You're defending decisions every single day, to some degree or another, accountable to those decisions every single day, even if it's just to your team, because you're the person who wrote the code. If somebody's going to ask you a question, you're accountable to answering them if you're there. The shift in I, as an engineer, I am individually contributing to what we are trying to do. As a manager, as a leader, it's not about what you personally are doing. It's about what your whole team is doing, so you have to think so much less about the impact of just your behavior and starting to say, "Okay. How can I impact the outcomes of all of these people, whereas before you were very focused on the outcomes that I was producing myself."

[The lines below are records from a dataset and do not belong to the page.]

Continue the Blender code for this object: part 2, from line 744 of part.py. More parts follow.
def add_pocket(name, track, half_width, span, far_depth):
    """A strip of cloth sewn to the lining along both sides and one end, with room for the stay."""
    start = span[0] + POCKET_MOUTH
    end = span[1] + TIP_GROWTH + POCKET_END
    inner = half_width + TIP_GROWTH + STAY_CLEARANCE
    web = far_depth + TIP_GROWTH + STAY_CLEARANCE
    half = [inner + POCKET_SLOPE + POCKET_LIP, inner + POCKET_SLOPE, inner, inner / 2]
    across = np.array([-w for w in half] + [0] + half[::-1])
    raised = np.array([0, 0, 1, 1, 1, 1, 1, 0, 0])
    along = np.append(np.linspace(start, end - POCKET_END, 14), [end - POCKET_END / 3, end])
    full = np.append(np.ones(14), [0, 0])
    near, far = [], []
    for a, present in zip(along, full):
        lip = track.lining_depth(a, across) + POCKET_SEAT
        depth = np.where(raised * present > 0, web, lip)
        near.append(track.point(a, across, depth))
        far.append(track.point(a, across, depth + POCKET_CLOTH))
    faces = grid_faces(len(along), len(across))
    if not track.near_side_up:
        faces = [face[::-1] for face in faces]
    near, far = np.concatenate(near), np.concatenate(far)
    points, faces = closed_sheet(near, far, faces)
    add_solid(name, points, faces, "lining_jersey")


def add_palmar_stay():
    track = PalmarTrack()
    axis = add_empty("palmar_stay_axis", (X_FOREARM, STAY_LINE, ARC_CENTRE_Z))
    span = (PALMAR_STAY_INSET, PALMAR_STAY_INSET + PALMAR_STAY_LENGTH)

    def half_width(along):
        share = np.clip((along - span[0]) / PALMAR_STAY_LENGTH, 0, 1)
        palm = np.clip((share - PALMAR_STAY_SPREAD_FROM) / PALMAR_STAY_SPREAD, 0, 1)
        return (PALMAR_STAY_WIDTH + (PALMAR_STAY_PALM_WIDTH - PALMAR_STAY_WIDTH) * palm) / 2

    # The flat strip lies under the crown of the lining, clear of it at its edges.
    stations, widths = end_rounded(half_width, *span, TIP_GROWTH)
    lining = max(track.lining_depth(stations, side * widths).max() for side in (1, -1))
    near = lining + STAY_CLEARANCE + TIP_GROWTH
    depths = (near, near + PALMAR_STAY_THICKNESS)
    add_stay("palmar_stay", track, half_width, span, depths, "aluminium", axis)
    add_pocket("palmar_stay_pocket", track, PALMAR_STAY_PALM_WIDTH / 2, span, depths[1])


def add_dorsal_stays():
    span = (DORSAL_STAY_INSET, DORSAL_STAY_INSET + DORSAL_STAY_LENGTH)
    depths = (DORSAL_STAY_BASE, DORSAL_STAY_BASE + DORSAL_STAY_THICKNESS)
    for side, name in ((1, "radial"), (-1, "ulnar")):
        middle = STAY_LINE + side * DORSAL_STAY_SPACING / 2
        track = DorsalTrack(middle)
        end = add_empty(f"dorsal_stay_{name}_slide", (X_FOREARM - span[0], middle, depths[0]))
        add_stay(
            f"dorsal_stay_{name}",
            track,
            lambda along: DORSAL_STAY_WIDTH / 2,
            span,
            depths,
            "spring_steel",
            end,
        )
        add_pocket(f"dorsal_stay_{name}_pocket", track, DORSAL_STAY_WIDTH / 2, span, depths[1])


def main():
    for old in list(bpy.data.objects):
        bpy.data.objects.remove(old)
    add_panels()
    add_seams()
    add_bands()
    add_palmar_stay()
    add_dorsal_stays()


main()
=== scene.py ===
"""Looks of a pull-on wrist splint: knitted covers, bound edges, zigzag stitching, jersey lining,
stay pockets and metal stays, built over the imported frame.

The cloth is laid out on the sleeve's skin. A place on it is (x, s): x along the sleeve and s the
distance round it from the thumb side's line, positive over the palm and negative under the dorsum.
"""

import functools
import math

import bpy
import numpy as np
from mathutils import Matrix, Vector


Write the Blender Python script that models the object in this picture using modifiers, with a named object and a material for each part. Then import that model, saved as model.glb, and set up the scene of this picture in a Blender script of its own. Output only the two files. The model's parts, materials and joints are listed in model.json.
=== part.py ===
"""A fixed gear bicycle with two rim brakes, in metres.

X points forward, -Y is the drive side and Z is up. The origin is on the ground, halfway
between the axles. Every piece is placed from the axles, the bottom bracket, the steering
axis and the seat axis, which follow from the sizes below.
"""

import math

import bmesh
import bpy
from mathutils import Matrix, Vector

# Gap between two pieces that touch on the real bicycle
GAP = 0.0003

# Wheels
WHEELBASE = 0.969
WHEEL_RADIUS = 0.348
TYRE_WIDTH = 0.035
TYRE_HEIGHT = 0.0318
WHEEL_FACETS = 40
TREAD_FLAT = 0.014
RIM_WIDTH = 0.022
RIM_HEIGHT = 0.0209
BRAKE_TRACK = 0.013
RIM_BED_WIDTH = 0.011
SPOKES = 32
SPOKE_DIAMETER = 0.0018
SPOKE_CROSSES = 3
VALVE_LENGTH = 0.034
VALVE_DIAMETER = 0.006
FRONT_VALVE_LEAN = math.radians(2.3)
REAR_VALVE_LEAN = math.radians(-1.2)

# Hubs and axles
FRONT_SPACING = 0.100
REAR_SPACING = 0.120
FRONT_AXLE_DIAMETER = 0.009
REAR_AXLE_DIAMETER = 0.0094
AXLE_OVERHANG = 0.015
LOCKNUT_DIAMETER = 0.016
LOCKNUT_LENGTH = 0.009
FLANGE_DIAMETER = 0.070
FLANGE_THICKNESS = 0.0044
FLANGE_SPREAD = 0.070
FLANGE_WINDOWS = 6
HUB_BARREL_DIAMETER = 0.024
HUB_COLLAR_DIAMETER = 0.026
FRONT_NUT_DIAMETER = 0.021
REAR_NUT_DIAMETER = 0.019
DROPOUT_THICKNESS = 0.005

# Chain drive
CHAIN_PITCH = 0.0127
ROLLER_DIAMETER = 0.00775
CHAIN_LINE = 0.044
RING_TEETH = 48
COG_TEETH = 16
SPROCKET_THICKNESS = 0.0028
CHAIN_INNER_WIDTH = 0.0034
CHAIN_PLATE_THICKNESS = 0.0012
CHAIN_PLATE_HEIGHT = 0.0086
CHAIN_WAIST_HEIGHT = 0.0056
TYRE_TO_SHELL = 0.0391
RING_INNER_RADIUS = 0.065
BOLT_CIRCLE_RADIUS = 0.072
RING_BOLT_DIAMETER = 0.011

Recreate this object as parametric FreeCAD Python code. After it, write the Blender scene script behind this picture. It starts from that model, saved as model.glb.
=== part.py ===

That can be a shift, but one of the reasons they can end up incredibly happy, or maybe their team isn't happy is if they're trying to hold onto the idea that you are both individually contributing to something, and contributing through the team or through the people that you're leading. I think the more you lean into and give up that you're individually not contributing, I'm not producing artifacts myself, then the faster you will grow as a leader, because it kind of pushes you more into the leadership space and where you end up spending more time focusing on how you can help others and how you can support others at the cost of how you individually are adding to something.
Shane Hastie: Some really interesting points and good advice in there. If people wanted to continue the conversation, how do they get hold of you?
Brit Myers: You can find me on LinkedIn. Go ahead and search for my name. If you're interested in exploring more how engineering culture is influenced by DevOps culture and how DevOps culture comes to be, we have a Discord at System Initiative. We'd love for you to join and bring all of your questions and ideas there as well.
Shane Hastie: Wonderful. Thank you so much for taking the time to talk to us today.
Brit Myers: Thanks for having me, Shane.